Exercise description.
Set out each line from the following listing that includes the word "joints".

Record list.
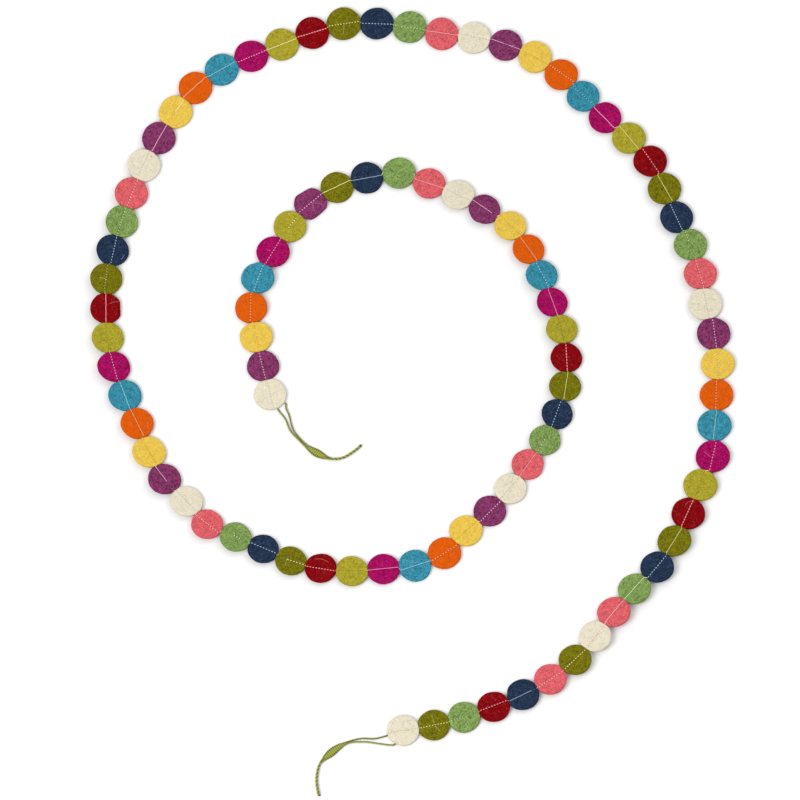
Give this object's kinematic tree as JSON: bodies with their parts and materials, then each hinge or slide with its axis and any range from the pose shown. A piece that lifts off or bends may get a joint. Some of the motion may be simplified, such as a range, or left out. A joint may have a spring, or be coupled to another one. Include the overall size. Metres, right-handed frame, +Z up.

---

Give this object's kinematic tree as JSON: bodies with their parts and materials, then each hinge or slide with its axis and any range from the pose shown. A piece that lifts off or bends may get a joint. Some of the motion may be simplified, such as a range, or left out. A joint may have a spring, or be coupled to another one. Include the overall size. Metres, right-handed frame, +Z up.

--

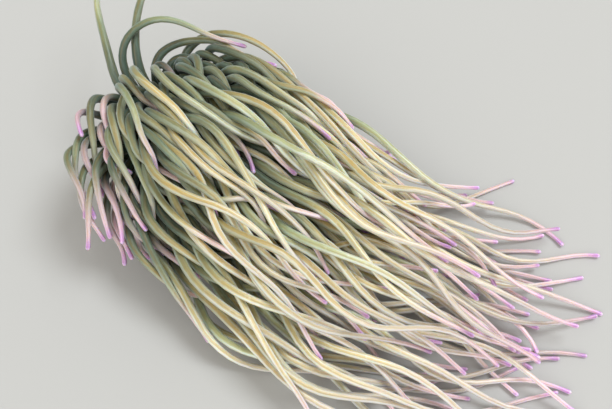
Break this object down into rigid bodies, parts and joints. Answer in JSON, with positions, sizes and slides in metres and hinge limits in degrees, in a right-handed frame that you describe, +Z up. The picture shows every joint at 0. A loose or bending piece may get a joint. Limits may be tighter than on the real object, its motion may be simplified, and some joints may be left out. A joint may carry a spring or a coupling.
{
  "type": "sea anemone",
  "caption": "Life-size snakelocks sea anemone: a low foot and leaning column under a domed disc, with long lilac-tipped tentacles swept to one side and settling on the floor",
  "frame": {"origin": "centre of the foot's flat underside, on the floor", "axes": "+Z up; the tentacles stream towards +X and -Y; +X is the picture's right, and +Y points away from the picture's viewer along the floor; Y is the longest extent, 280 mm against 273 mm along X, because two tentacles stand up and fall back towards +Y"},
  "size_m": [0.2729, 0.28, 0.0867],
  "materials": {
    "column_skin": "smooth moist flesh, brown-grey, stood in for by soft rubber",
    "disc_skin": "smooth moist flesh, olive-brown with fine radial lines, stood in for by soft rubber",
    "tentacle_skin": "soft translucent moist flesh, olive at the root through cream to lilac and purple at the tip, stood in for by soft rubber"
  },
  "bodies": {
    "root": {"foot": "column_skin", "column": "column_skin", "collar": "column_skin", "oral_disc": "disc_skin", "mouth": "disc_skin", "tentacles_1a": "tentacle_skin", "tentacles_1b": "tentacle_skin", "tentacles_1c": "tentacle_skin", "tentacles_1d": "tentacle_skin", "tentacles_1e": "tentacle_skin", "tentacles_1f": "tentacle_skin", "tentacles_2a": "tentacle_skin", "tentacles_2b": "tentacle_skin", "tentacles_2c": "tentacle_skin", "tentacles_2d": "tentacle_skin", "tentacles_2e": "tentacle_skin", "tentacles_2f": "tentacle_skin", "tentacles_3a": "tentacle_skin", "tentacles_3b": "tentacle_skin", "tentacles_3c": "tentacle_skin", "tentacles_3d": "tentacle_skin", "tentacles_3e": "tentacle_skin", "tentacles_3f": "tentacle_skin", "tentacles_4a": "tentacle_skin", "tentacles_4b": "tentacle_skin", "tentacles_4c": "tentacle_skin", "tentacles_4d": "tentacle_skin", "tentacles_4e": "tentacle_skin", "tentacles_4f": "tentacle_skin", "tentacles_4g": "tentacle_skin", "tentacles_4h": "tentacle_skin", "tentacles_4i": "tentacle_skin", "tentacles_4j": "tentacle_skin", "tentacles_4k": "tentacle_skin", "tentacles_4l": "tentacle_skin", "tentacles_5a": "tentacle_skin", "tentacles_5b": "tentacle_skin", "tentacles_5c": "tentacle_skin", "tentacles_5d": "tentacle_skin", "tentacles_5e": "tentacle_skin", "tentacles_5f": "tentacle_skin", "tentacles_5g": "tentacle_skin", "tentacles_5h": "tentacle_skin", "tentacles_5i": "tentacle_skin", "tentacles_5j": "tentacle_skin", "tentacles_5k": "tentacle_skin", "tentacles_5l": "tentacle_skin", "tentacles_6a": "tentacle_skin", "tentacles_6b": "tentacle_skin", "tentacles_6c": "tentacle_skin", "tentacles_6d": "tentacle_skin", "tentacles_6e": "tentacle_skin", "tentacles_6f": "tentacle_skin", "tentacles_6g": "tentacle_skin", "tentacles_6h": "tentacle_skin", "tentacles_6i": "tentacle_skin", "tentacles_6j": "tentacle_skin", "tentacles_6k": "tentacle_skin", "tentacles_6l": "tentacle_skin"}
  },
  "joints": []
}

Exercise solution.
Break this object down into rigid bodies, parts and joints. Answer in JSON, with positions, sizes and slides in metres and hinge limits in degrees, in a right-handed frame that you describe, +Z up. The picture shows every joint at 0. A loose or bending piece may get a joint. Limits may be tighter than on the real object, its motion may be simplified, and some joints may be left out. A joint may carry a spring or a coupling.
  "joints": []